Update

vkuzo · vkuzo · commit 1d4a2f7d5e3f · 2025-10-30T12:55:56.000-07:00
[ghstack-poisoned]
diff --git a/test/quantization/test_quant_primitives.py b/test/quantization/test_quant_primitives.py
@@ -14,9 +14,11 @@
     MappingType,
     ZeroPointDomain,
     _choose_qparams_affine_tinygemm,
+    _choose_scale_float8,
     _fake_quantize_affine,
     _fake_quantize_affine_cachemask,
     _maybe_expand_scale_to_tensor_shape,
+    _quantize_affine_float8,
     choose_qparams_affine,
     dequantize_affine,
     quantize_affine,
@@ -55,6 +57,23 @@ def check_idempotent(self, fn, *args, **kwargs):
     return output1
 
 
+# from https://github.com/pytorch/pytorch/blob/7563f61cc8a40a5ba21a498a2d98895b4eec3f39/test/test_scaled_matmul_cuda.py#L100
+# with scale modified to be the inverse of the version in PT core
+def _tensor_to_scale_block(
+    x: torch.Tensor,
+    float8_dtype: torch.dtype,
+    block_outer: int,
+    block_inner: int,
+) -> tuple[torch.Tensor, torch.Tensor]:
+    x = x.unflatten(1, (-1, block_inner)).unflatten(0, (-1, block_outer))
+    amax = x.abs().amax(dim=[1, 3], keepdim=True).float()
+    scale = amax / torch.finfo(float8_dtype).max
+    x = x.div(scale).to(float8_dtype)
+    x = x.flatten(2, 3).flatten(0, 1)
+    scale = scale.flatten(2, 3).flatten(0, 1)
+    return x, scale
+
+
 # Legacy tinygemm ops
 def _get_groupwise_affine_qparams(
     w,
@@ -798,6 +817,33 @@ def test_maybe_expand_scale_to_tensor_shape(self):
         self.assertEqual(new_scale5.shape, torch.Size([3, 2, 8]))
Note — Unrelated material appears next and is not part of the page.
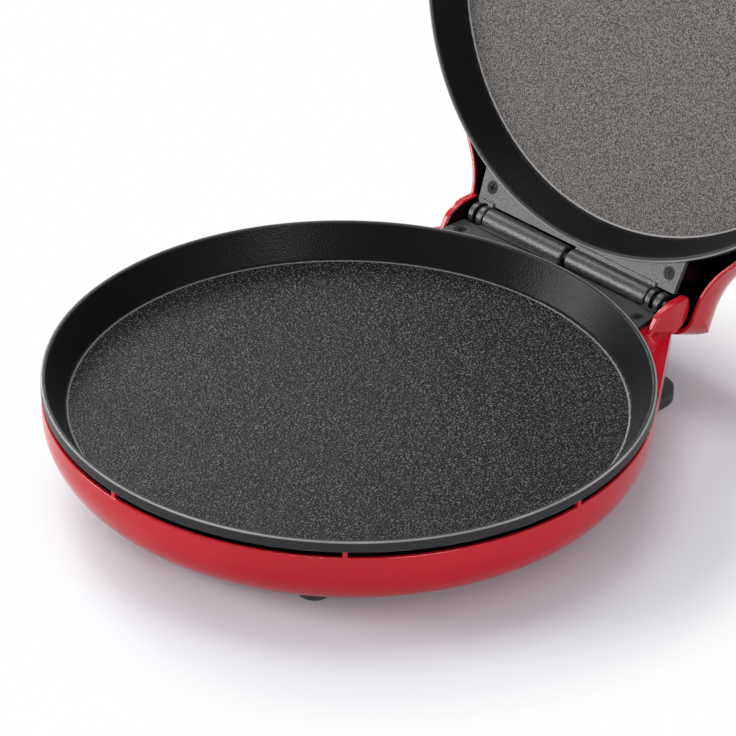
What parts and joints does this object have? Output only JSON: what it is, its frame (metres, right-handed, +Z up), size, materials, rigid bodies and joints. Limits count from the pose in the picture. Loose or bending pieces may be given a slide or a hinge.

         self.assertEqual(new_scale5.unique(dim=-1).shape, torch.Size([3, 2, 2]))
 
+    def test_float8_blockwise_scaling(self):
+        M, K = 512, 1024
+        hp_tensor = torch.randn(M, K, dtype=torch.float)
+        # make the scales from some of the blocks obviously different
+        hp_tensor[0:128, 0:128] *= 3.0
+        hp_tensor[0:128, 128:256] *= 7.0
+        hp_tensor[128:256, 0:128] *= 2.0
+        hp_tensor[128:256, 128:256] *= 100.0
+
+        block_size = (128, 128)
+
+        scale = _choose_scale_float8(
+            hp_tensor,
+            float8_dtype=torch.float8_e4m3fn,
+            block_size=block_size,
+            hp_value_lb=None,
+            hp_value_ub=None,
+        )
+        data = _quantize_affine_float8(hp_tensor, scale, torch.float8_e4m3fn)
+
+        ref_data, ref_scale = _tensor_to_scale_block(
+            hp_tensor, torch.float8_e4m3fn, 128, 128
+        )
+
+        torch.testing.assert_close(scale, ref_scale, atol=0, rtol=0)
+        torch.testing.assert_close(data.float(), ref_data.float(), atol=0, rtol=0)
+
 
 if __name__ == "__main__":
     unittest.main()